Installation day is when all the small specifications on your wine cooler features checklist either align or collide. Before the delivery team leaves, confirm that the door opens fully without hitting walls, that the shelves slide smoothly with bottles in place, and that the unit sits level so the door does not swing shut or drift open. Check that the cooling system starts quietly, that the control panel responds, and that the interior lighting works as described.
For apartments or homes without a dedicated wine cellar, a well chosen wine fridge can act as a compact cellar substitute. If you are considering converting a small closet into a more serious wine storage space, a detailed guide on converting a closet into a wine cellar explains insulation, cooling loads, and hidden costs that often surprise new collectors. Many serious collectors eventually combine a larger cellar with one or two smaller fridges near the kitchen to store wine ready for serving.
Think about how your habits might change over the next few years, not just the next season. A first cooler that holds eighteen bottles may feel generous today, but if you start attending tastings or buying mixed cases, your storage needs will quickly outgrow that size. Planning for a slightly larger capacity and a flexible shelf layout now reduces the temptation to stack bottles on top of each other, which stresses corks and complicates cooling.
Finally, treat the return window as your real test period rather than a safety net you hope never to use. Live with the cooler for a few weeks, paying attention to noise at night, how often you adjust the temperature, and whether the door and shelves feel solid. If any detail on your original checklist feels wrong in daily use, it is better to exchange the unit early than to tolerate small frustrations that accumulate every time you store wine or reach for the best wine in your collection.
- Confirm ventilation gaps, door clearance, and levelling on installation day.
- Test shelf movement, interior lighting, and control panel responsiveness.
- Use the return period to judge noise, vibration, and real world capacity.
FAQ
Is a dual zone wine cooler worth it for a small collection ?
A dual zone wine cooler is useful if you regularly drink both chilled whites and cellar temperature reds and want them ready to serve at different temperatures. For a small collection under twenty bottles, a well set single zone wine fridge often provides enough flexibility, especially if you are comfortable briefly chilling a bottle in a regular fridge before serving. Choose dual zones when you know you will keep a stable group of whites or sparkling wines alongside reds for the long term.

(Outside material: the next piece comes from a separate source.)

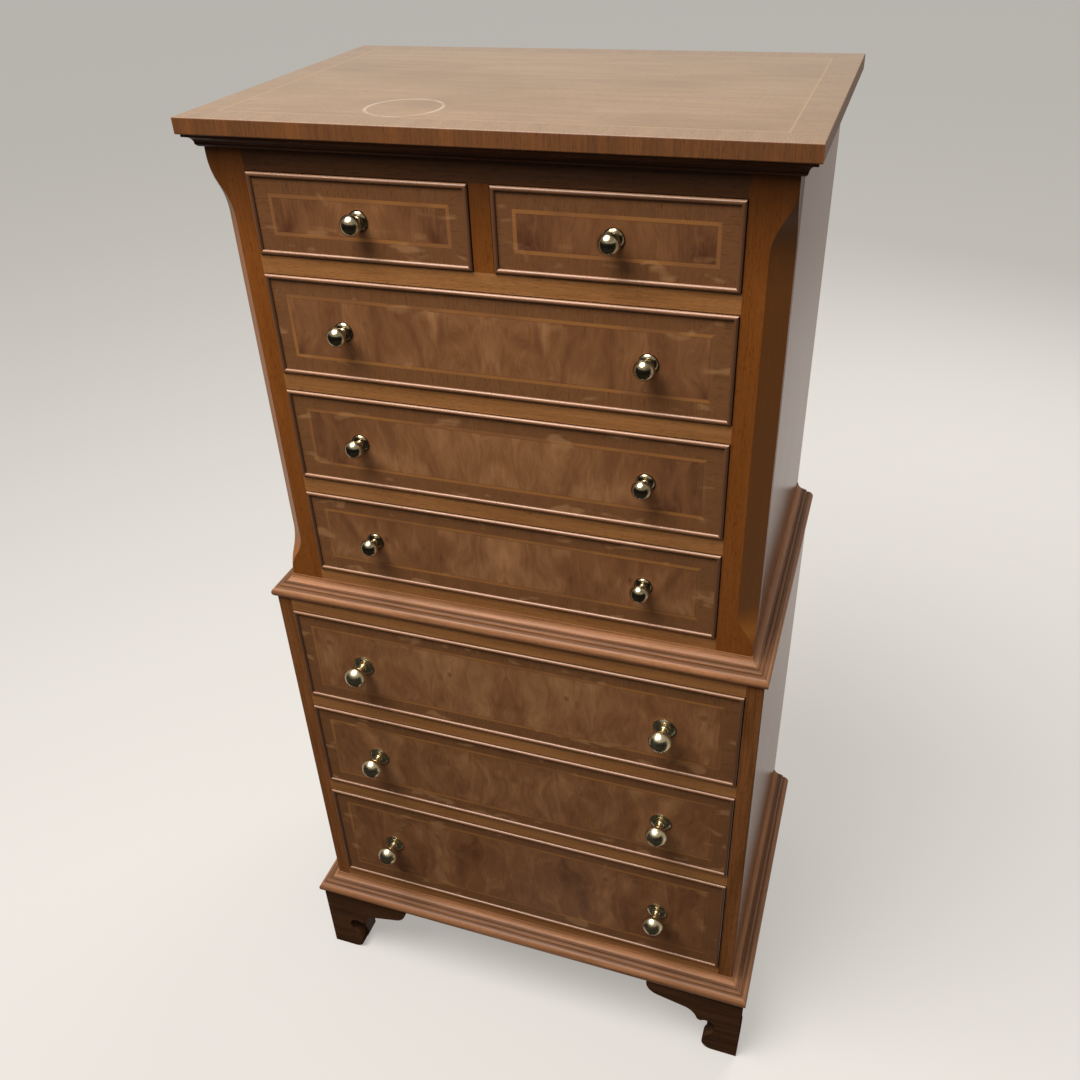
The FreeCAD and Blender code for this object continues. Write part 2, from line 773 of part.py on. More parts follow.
block_x = (outer_x - S.foot_thickness - S.block_width, outer_x - S.foot_thickness)
block_z = (S.block_lift, lower_foot)
block_ys = ((outer_front + S.foot_thickness, outer_front + S.foot_thickness + S.block_width),
            (back - S.foot_thickness - S.block_width, back - S.foot_thickness))
glue_blocks = [board(f"glue_block_{n}{hand}", x, y, block_z)
               for n, y in enumerate(block_ys, 1) for hand, x in zip("rl", both(*block_x))]
node(group("glue_block_group", glue_blocks), "glue_blocks")


# ---- drawers -------------------------------------------------------------------------------------
# A drawer is drawn about the middle of its opening: y = 0 is the case's face, z = 0 the sill.

def bead_strip(name, corners, lengthways):
    """One strip of cock bead, mitred at both ends, with a rounded nose."""
    body = new_body(name)
    strip = pad(body, outline(body, f"{name}_face", "XZ_Plane", corners), S.bead_proud + S.bead_rebate,
                reverse=True)

    def nose_arris(edge):
        box = edge.BoundBox
        across = box.ZLength if lengthways == "x" else box.XLength
        return box.YMax < 0.01 and across < 0.01

    round_edges(body, strip, S.bead_rounding, nose_arris)
    return put_at(body, y=-S.bead_proud)


def cock_bead(name, half, low, high):
    thick = S.bead_thickness
    ring = [(-half, low), (half, low), (half, high), (-half, high)]
    inner = [(-half + thick, low + thick), (half - thick, low + thick),
             (half - thick, high - thick), (-half + thick, high - thick)]
    strips = []
    for n, (side, way) in enumerate(zip(("bottom", "right", "top", "left"), "xzxz")):
        after = (n + 1) % 4
        strips.append(bead_strip(f"{name}_bead_{side}", [ring[n], ring[after], inner[after], inner[n]], way))
    return group(f"{name}_beads", strips)


def front_blank(name, half, low, high):
    """The drawer front, rebated all round for its bead."""
    body = new_body(f"{name}_front_blank")
    edge = S.bead_thickness
    pad(body, outline(body, f"{name}_front_face", "XZ_Plane", rectangle((-half, half), (low, high))),
        S.front_thickness, reverse=True)
    rebate = body.newObject("PartDesign::Pocket", f"{name}_bead_rebate")
    rebate.Profile = outline(body, f"{name}_bead_line", "XZ_Plane",
                             rectangle((-half - 1, half + 1), (low - 1, high + 1)),
                             rectangle((-half + edge, half - edge), (low + edge, high - edge)))
    bind(rebate, "Length", S.bead_rebate)
    return body


def tail_count(height):
    return max(2, round(height.value / S.tail_pitch.value))


def drawer_side(name, half, low, head, length, height):
    """The right side of a drawer, with the dovetails at its front end that the drawer front is cut for."""
    body = new_body(name)
    shoulder, end = S.front_thickness, S.front_thickness - S.tail_length
    count = tail_count(height)
    pitch = (head - low) / count
    corners = [(length, S.runner_play), (length, head), (shoulder, head)]
    for n in reversed(range(count)):
        foot = low + pitch * (n + 0.2)
        top = low + pitch * (n + 0.8)
        corners += [(shoulder, top), (end, top + S.tail_flare), (end, foot - S.tail_flare), (shoulder, foot)]
    corners.append((shoulder, S.runner_play))
    pad(body, outline(body, f"{name}_side", "YZ_Plane", corners), S.drawer_side, reverse=True)
    return put_at(body, x=half)


def knob(name, x, z, case):
    """A turned knob: rose, waisted neck and mushroom head, bored for its bolt. The case picks its size."""
    reach, rose, neck, neck_length, head = [
        getattr(S, case + size)
        for size in ("knob_reach", "rose_radius", "neck_radius", "neck_length", "head_radius")]
    body = new_body(name)
    head_foot = S.rose_height + neck_length
    girth = (head_foot + reach) / 2 - S.head_girth_drop
    dome = reach - girth
    round_dome = (head * head + dome * dome) / (2 * dome)
    section = outline(body, f"{name}_section", "XY_Plane", [
        (S.bolt_radius, 0), (rose, 0), (rose, -S.rose_rim), (rose - S.rose_step, -S.rose_rim, neck - rose),
        (neck + S.rose_bead, -S.rose_height, S.rose_bead * 1.6), (neck, -S.rose_height - S.rose_bead * 1.3),
        (neck, S.head_collar * 0.7 - head_foot, S.head_collar * 1.4),
        (neck + S.head_collar, -head_foot, -head * 0.75),
        (head, -girth, -round_dome), (0, -reach), (0, -S.bolt_depth), (S.bolt_radius, -S.bolt_depth)])
    turned = body.newObject("PartDesign::Revolution", f"{name}_turned")
    turned.Profile = section
    turned.ReferenceAxis = (section, ["V_Axis"])
    return put_at(body, x, 0, z)


def knob_bolt(name, x, z):
    """The bolt that holds the knob from inside the drawer."""
    body = new_body(name)
    inside = S.front_thickness
    bevel = 0.6
    section = outline(body, f"{name}_section", "XY_Plane", [
        (0, -S.bolt_depth), (S.bolt_radius, -S.bolt_depth), (S.bolt_radius, inside),
        (S.bolt_head_radius, inside), (S.bolt_head_radius - bevel, inside + S.bolt_head_height),
        (0, inside + S.bolt_head_height)])
    turned = body.newObject("PartDesign::Revolution", f"{name}_turned")
    turned.Profile = section
    turned.ReferenceAxis = (section, ["V_Axis"])
    return put_at(body, x, 0, z)


def bolt_hole(name, x, z):
    drill = doc.addObject("Part::Cylinder", name)
    bind(drill, "Radius", S.bolt_radius + S.bolt_play)
    bind(drill, "Height", S.front_thickness + 2)
    drill.Placement.Rotation = FreeCAD.Rotation(FreeCAD.Vector(1, 0, 0), -90)
    return put_at(drill, x, -1, z)


def drawer(name, centre, front, sill, clear, height, depth, knob_places, case=""):
    """A drawer for an opening of half width clear. It goes into four nodes: front, cock_bead, box, knobs."""
    half = clear - S.drawer_gap
    low, high = S.drawer_gap, height - S.drawer_gap
    head = height - S.side_drop
    length = depth - S.back_thickness - S.drawer_back_room
    inside = half - S.drawer_side
    middle = height / 2

    right = drawer_side(f"{name}_side_right", half, low, head, length, height)
    left = mirrored(right, f"{name}_side_left")
    floor = board(f"{name}_floor", (-inside - S.groove_depth, inside + S.groove_depth),
                  (S.front_thickness - S.groove_depth, length),
                  (S.floor_height, S.floor_height + S.floor_thickness))
    rear = board(f"{name}_rear", (-inside, inside), (length - S.drawer_back, length),
                 (S.floor_height + S.floor_thickness, head - S.back_drop))
    holes = [bolt_hole(f"{name}_hole_{n}", x, middle) for n, x in enumerate(knob_places, 1)]
    front_piece = cut(f"{name}_front_cut", front_blank(name, half, low, high), [right, left, floor] + holes)
    grooved = cut(f"{name}_sides_cut", group(f"{name}_sides", [right, left]), [floor])
    knobs = []
    for n, x in enumerate(knob_places, 1):
        knobs += [knob(f"{name}_knob_{n}", x, middle, case), knob_bolt(f"{name}_bolt_{n}", x, middle)]
    pieces = {
        "front": front_piece,
        "cock_bead": cock_bead(name, half, low, high),
        "box": group(f"{name}_carcase", [grooved, rear, floor]),
        "knobs": group(f"{name}_knob_group", knobs),
    }
    for part, piece in pieces.items():
        put_at(group(f"{name}_{part}_placed", [piece]), centre, front, sill)
        node(doc.getObject(f"{name}_{part}_placed"), f"{name}_{part}")


upper_knobs = (-(upper_clear - S.knob_inset), upper_clear - S.knob_inset)
lower_knobs = (-(lower_inner - S.lower_knob_inset), lower_inner - S.lower_knob_inset)
lower_depth = S.upper_depth + S.case_step

drawer("short_drawer_left", -short_centre, upper_front, short_sill, short_half, S.short_opening,
       S.upper_depth, [as_size(0)])
drawer("short_drawer_right", short_centre, upper_front, short_sill, short_half, S.short_opening,
       S.upper_depth, [as_size(0)])
for level, sill in (("top", long_1), ("middle", long_2), ("bottom", long_3)):
    drawer(f"upper_drawer_{level}", 0, upper_front, sill, upper_clear, S.upper_opening, S.upper_depth,
           upper_knobs)
for level, sill, height in (("top", bottom_1, S.lower_opening_top),
                            ("middle", bottom_2, S.lower_opening_middle),
                            ("bottom", bottom_3, S.lower_opening_bottom)):
    drawer(f"lower_drawer_{level}", 0, lower_front, sill, lower_inner, height, lower_depth, lower_knobs,
           "lower_")


# ---- check and write -----------------------------------------------------------------------------

doc.recompute()
faults = [thing.Label for thing in doc.Objects if "Invalid" in thing.State or "Error" in thing.State]
if faults:
    raise RuntimeError(f"these features failed: {faults}")
for thing in NODES:
    if thing.Shape.isNull() or not thing.Shape.isValid():
        raise RuntimeError(f"{thing.Label}: no valid shape")

os.makedirs("parts", exist_ok=True)
for thing in NODES:
    thing.Shape.exportStep(f"parts/{thing.Label}.step")
print(len(NODES), "nodes,", sum(len(thing.Shape.Solids) for thing in NODES), "solids")
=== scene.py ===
import json
import math
from functools import partial

import bmesh
import bpy
from bpy.props import FloatProperty, FloatVectorProperty, PointerProperty
from mathutils import Euler, Matrix, Vector

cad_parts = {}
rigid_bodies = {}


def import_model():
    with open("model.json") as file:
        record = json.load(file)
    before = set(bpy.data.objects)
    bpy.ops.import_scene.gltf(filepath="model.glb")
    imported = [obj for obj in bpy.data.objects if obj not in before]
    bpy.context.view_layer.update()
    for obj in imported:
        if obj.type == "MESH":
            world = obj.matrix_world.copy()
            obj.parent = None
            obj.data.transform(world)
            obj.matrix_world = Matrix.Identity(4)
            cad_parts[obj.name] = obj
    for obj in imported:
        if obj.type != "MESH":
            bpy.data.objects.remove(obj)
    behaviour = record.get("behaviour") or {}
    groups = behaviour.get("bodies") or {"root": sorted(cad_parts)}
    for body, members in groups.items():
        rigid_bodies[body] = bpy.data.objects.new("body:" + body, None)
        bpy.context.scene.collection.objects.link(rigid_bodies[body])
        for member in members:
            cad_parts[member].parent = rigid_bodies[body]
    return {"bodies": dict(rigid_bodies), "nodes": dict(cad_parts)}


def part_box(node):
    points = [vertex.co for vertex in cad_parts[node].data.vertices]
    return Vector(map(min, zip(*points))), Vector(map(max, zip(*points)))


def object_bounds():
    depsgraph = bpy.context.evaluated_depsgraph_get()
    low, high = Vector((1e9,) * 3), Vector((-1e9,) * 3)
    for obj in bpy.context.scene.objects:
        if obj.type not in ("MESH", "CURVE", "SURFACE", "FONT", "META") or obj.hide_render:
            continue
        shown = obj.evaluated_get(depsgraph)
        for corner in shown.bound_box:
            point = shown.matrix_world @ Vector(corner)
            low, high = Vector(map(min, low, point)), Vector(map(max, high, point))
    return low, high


# Finishes for the solids of a walnut chest on chest, and a plain studio to view it in. Metres, X to the
# right, the drawers face -Y, Z up.

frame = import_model()
CAD_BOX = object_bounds()

bl_info = {
    "name": "Walnut Chest on Chest",
    "version": (1, 0, 0),
    "blender": (4, 5, 0),
    "location": "View3D > Sidebar > Chest",
    "description": "Veneers, polish and brass for a chest on chest, with a plain studio to view it in",
    "category": "Object",
}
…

How much clearance does a freestanding wine refrigerator need ?
Most freestanding units need at least five to ten centimetres of clearance at the back and a few centimetres on each side for proper cooling airflow. Without that space, warm air cannot escape, the compressor runs longer, and internal temperature stability suffers. Always check the manufacturer’s installation guide, because some larger fridges and freestanding units require even more space around the cabinet.
Do reversible doors affect the insulation or performance of wine fridges ?
Reversible doors do not inherently reduce insulation quality or cooling performance when they are designed correctly. The hinge system and gasket are engineered to seal properly on either side, so temperature stability remains comparable to fixed door models. The main benefit is layout flexibility, allowing you to position the cooler where the door swing will not interfere with cabinets or other appliances.
What temperature should I set for mixed red and white wine storage ?
For mixed storage in a single zone wine cooler, a compromise around 12 °C to 13 °C works well for most styles. Reds will be slightly cooler than traditional room temperature but warm quickly in the glass, while whites and sparkling wines may need a brief extra chill in a standard fridge before serving. If you own many delicate whites or sparkling bottles, a dual zone configuration with a colder compartment around 7 °C to 9 °C offers better serving readiness.
How can I tell if a wine cooler shelf design will fit Champagne bottles ?
Champagne and some sparkling wine bottles are wider and often taller than standard Bordeaux shapes, so they challenge tight shelf spacing. When possible, test the shelves in person by placing a Champagne bottle on each level and checking whether the shelf above clears the glass comfortably and the door closes without contact. If you shop online, look for interior photos that show mixed bottle types, and assume the real capacity for sparkling bottles will be lower than the stated maximum.